Friday, March 19, 2010

Ratking

Before reading Michael Dibdin's final book, I decided to do a mini-retrospective and re-read his Aurelio Zen stories in order.  Ratking introduces Zen, already middle-aged and shunted aside by his superiors.  Each novel is set in a different region of Italy, and this one takes place in Umbria, where Zen is sent to handle a kidnapping case.  The tone varies in each novel as well, from farce through tragedy, but here Dibdin employs a straight-forward police procedural style.

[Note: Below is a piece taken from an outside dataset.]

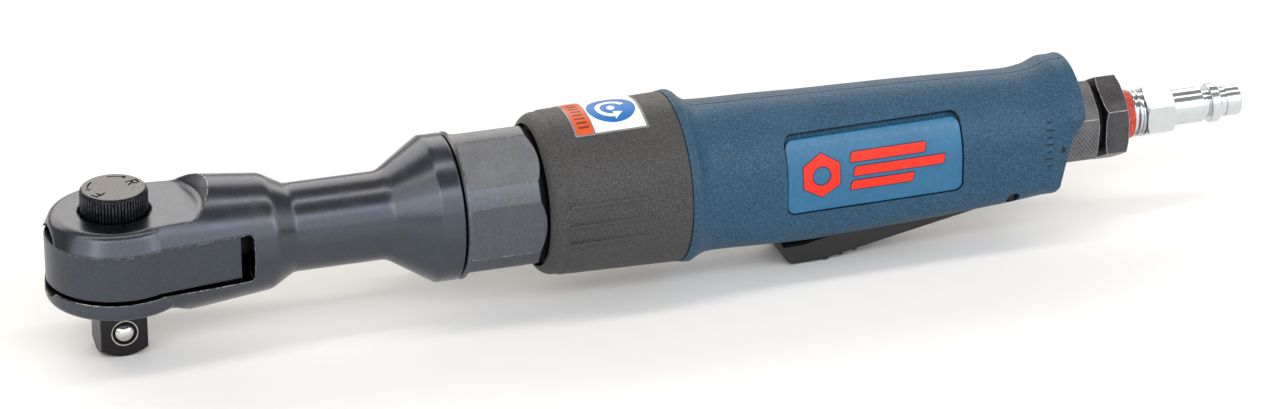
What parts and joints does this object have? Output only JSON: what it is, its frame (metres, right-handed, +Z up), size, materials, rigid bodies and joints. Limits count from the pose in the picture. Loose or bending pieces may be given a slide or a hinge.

Zen starts pretty much the same way he remains throughout the series -- a compromised idealist, willing to cut a lot of corners to get to the "right" outcome, but also knowing that, in any case, the "right" outcome almost never works out.  Here, Zen has been brought in as an outsider after political pressure is brought to bear on the local police force in Perugia to solve a kidnapping case.  Zen soon has to deal with the contradictory wishes of the local police force, the judicial prosecutor, the victim's family, not to mention the industrialist who brought Zen into the investigation in the first place.

In the end, Zen has to make do with a kind of partial justice, and the book ends in a pretty melancholy state.  Michael Dibdin was one of the genre's finest writers, and this book, with its deft characterization both of the people and of the region, showcases one side of his talents quite neatly.